Anyone ready to proclaim Baum a straightforward hero of enlightened and liberal thinking, though, shouldn’t get too excited. In The Woggle-Bug Book, much comedy is made out of comparing racially stereotyped characters, and one of the great stains on Baum’s reputation has been, outside of his fiction, his apparent support for the extermination of Native Americans, writing in his newspaper that “the best safety of the frontier settlements will be secured by the total annihilation of the few remaining Indians. Why not annihilation?” For a writer with such strong threads of morality running through his work, his blindness to his own violent prejudice and racism is surprising and obnoxious.

And yet, Baum’s impact on literature has been deep. The moral pontifications peppered through his books were part of a style that contemporary and subsequent children’s authors, including Enid Blyton and PL Travers, also employed in their work (and Blyton and Travers, too, have had their share of criticism for racism). Baum’s books were part of a new kind of moralising in children’s books that would echo in the Christian fantasy world of C S Lewis’s Narnia.
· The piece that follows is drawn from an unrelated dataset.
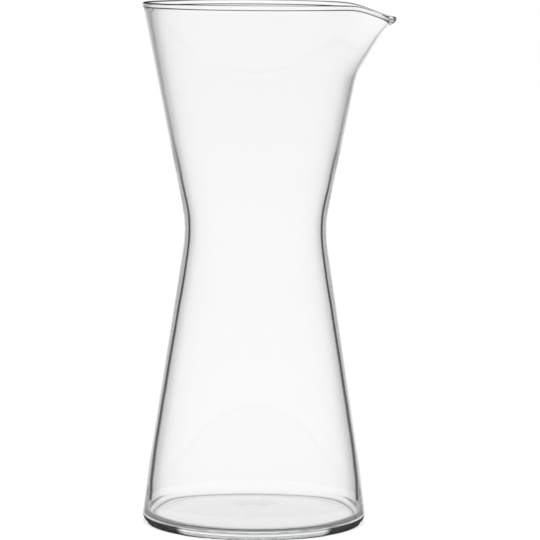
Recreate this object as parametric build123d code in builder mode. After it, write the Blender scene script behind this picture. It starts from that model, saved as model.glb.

Oz is a world that contains power, war, revolution, just and unjust rulers, and all the complexities of justice and kindness. The books aren’t particularly violent, but war and conflict are recurring themes painted on a large canvas, and that’s something you’ll also find in much-loved books by the authors that followed him. The Oz books showed that a fantasy world could be bright, dark, and on an enormous scale – and that it can have just as rich and complicated a political landscape as our own.